There's a certain inevitability about talking up tax cuts as soon as we're within coo-ee of a general election. And no sooner are council elections out of the way than the next cycle starts with such cuts dangled as a possible prize.
Not that we can afford them. But being able or not able to afford something never stops politicians telling voters they can have it if it helps them win re-election.
New Zealand is one year away from seeing whether National can win four terms straight, a feat not achieved since the Holyoake years (1960-1972) when the country was a very different place to what it is now: heavily-subsidised, straitjacketed in regulation, yet living comparatively well in semi-isolation off the fat of the land.
It was the greatest socialist democracy on Earth, with the public owning around 74 per cent of everything. The aptly-named quarter-acre half-gallon pavlova paradise, with full employment, virtually no overseas debt, and health and education statistics the envy of almost every other country.
And that was under a National government. How times change.
Now we have lost 90 per cent of our public assets for no tangible return, have a permanent true unemployment rate of around 10 per cent, a galloping debt crisis with around $500 billion owed (public and private), and are plunging rapidly down the table in health and education statistics. Not to mention the loss of the ability for the young to gain that quarter-acre home of their own.

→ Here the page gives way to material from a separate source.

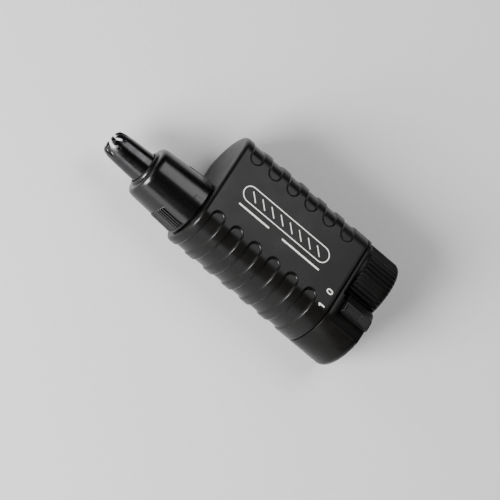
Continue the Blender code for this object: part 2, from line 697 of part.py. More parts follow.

Again, under a National government.
The difference is the Holyoake era came at the apex of Keynesian economics, which principally expected government to be the main controlling influence of an economy. Whereas once the neoliberal Friedman school took hold in the 1980s, government was expected to reduce both in size and influence, leaving "the markets" in control and the public at their mercy.
Not the smartest idea, but one that has taken hold so vigorously that despite shocks like the recent GFC causing a brief lurch back to the Keynesian approach, Prime Minister John Key can still parrot this week "we philosophically believe in less tax and smaller government".
But as John Maynard Keynes observed, "Capitalism is the astounding belief that the wickedest of men will do the wickedest of things for the greatest good of everyone."
So as soon as creative accounting manufactures an apparent budget surplus, the first thought is not to build more hospitals or schools, or support industry to employ more people, or improve the lot of the homeless and working poor, or even to resume government contributions (as Bill English promised he would) to the NZ Super Fund; no, the first thought is, "let's have a tax cut".
After all (they reason), a tax cut will keep us in power, doing less at greater cost - a cost that means more of the pie for our mates. What could be better?
But the announced $1.8 billion operating surplus ignores there are significant "actuarial" holes in the accounts totalling nearly $10b: $5.1b for ACC losses, $2b Cullen Super Fund losses, $1.5b Emissions Trading Scheme liability from increased carbon cost, plus another $1.3b in net Crown debt. So in reality there's no extra money, only extra liabilities.
When Key's government took power, Nick Smith called a similar $4.8b hole in Labour's books a "financial crisis". But that won't stop National pulling Key's guestimate of $3b out of the virtual hat next year for an election bribe tax cut, will it?
Nor, sadly, stop voters believing we can afford it. Seems only another Great Depression could now shake the myth of neoliberal competence.
- Bruce Bisset is a freelance writer and poet. This column is the opinion of the columnist on a matter of public interest and does not necessarily represent the view of Hawke's Bay Today.